Le cardinal Piacenza est parti du principe que les adultes remettent aux jeunes un « monde renversé », étant donné que « la condition des jeunes, par nature, est grand-ouverte aux grandes perspectives existentielles d’une vie « entièrement à vivre » et à construire », tandis qu’ « aujourd’hui être jeune n’est plus un avantage d’état civil et existentiel » ni « social », rapporte L’Osservatore Romano en italien du 27 avril 2018.
Et dans ce contexte, le pénitencier majeur a relevé le paradoxe que « précisément l’Église, depuis toujours accusée de ne pas donner suffisamment d’espace aux jeunes » soit « en réalité le sujet qui écoute et accueille le plus leurs exigences ». D’où la nécessité d’avoir « conscience des différents niveaux de maturation de la foi, des difficultés qu’un jeune peut avoir à s’identifier pleinement avec le « Credo » de l’Église, mais aussi du grand enthousiasme et de la générosité radicale que permet justement la condition de la jeunesse, en se traduisant « en attitudes existentielles ».
Ainsi, « être chrétien aujourd’hui, pour un jeune, c’est quelque chose de profondément anticonformiste et radicalement à contre-courant »: « Le morcèlement du ‘je’, appelé à plus se connecter aux instruments des réseaux sociaux qu’avec les personnes, détermine un rétrécissement de l’horizon des intérêts qui va à peine au-delà du cercle personnel restreint et utilitariste ».
En revanche, « le jeune catholique, inséré dans une communauté, une association ou un mouvement, respire de la respiration même de l’Église et est constamment appelé à dilater son propre horizon », a fait observer le cardinal italien.
En même temps, il a évoqué deux polarisations opposées et artificielles, qui peuvent tenter le jeune : d’un côté l’illusion « de ne rien avoir à apprendre ou à corriger et d’être immunisé contre les erreurs » ; et de l’autre, le fait que s’insinue « une méfiance radicale à l’égard de ses propres possibilités » qui, à son tour, peut avoir la double issue néfaste d’ « une inertie paralysante qui ne permet pas de faire fleurir les vertus et la vie, ou d’une « expérience narcissique et consumériste de la vie sans perspective ni projet » qui « se réduit à brûler, ici et là, les expériences, les relations et les situations ».
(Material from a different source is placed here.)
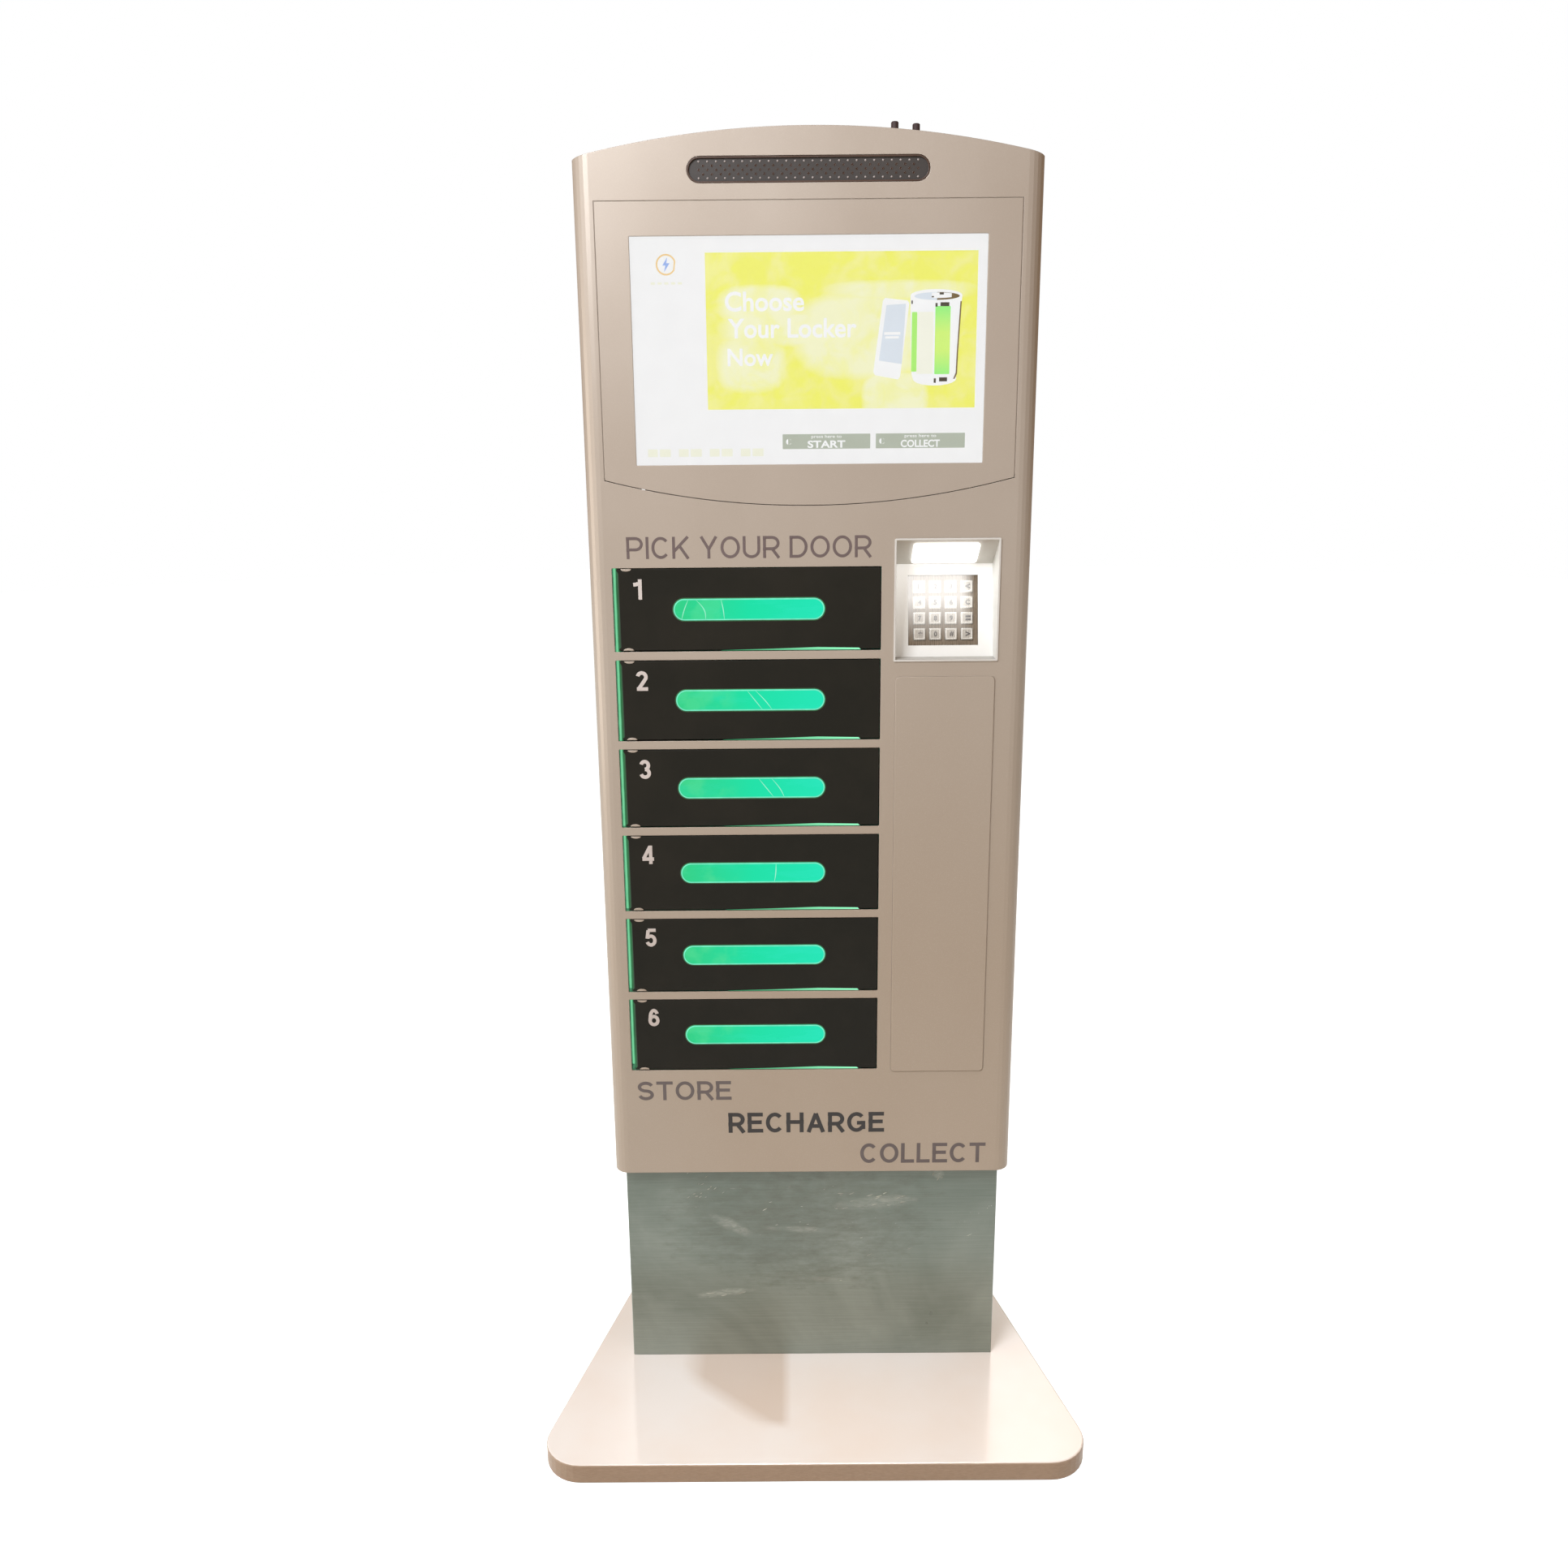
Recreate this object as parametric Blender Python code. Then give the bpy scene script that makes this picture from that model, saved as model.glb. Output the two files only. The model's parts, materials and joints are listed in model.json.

D’où la nécessité pour les pasteurs, dit-il, d’intercepter les « besoins permanents et nouveaux » des jeunes. En effet, si ces derniers « sont particulièrement généreux pour mettre leurs énergies dans ce qui leur tient à cœur – entraînements sportifs, apprendre à jouer d’un instrument ou une langue étrangère, revendications – la capacité d’appliquer ces énergies à la modification des comportements dans le domaine éthique et moral apparaît moins forte ». C’est aussi parce que, a fait noter l’intervenant, les jeunes « regardant un monde d’adultes souvent manifestement corrompu et inondé d’une montagne de mal, amplifiée par les moyens de communications, se trouvent appesantis, désorientés ; ils se font des illusions et sont en même temps déçus, en parvenant à ne même pas percevoir la possibilité d’un horizon de valeurs plus ample que leur propre moi et d’une perception immédiate des besoins essentiels ».
Le cardinal Piacenza a fait observer que « même chez les plus distraits, la rencontre avec le Christ détermine, lorsqu’elle est authentique, un réveil, une nouvelle capacité d’analyse, une énergie imprévue et extraordinaire, de laquelle puiser pour changer son cœur, ou au moins pour demander qu’il soit changé ».
Ainsi, « un jeune qui en vient à demander à l’Église et à son prêtre le sacrement de la réconciliation, pose un acte radicalement révolutionnaire, ‘contre-culturel’. Même sans le savoir, il reconnaît et affirme l’insuffisance du monde à répondre à ses questions, le besoin d’un sauveur et que ce salut passe à travers la structure historique et mystique du Corps ecclésial ».
Les travaux se sont ensuite poursuivis avec les témoignages des responsables de deux mouvements, indique la même source. Salvatore Martinez, du Renouveau dans l’Esprit Saint, a évoqué les difficultés et l’urgence de vivre et de confesser sa foi aujourd’hui. Et Chiara Amirante, de la Communauté Nuovi Orizzonti est partie de la question de Jésus, rapportée dans l’Évangile de Jean : « Qui cherchez-vous ? » (18,4) et de la recherche de sens pour la vie des jeunes.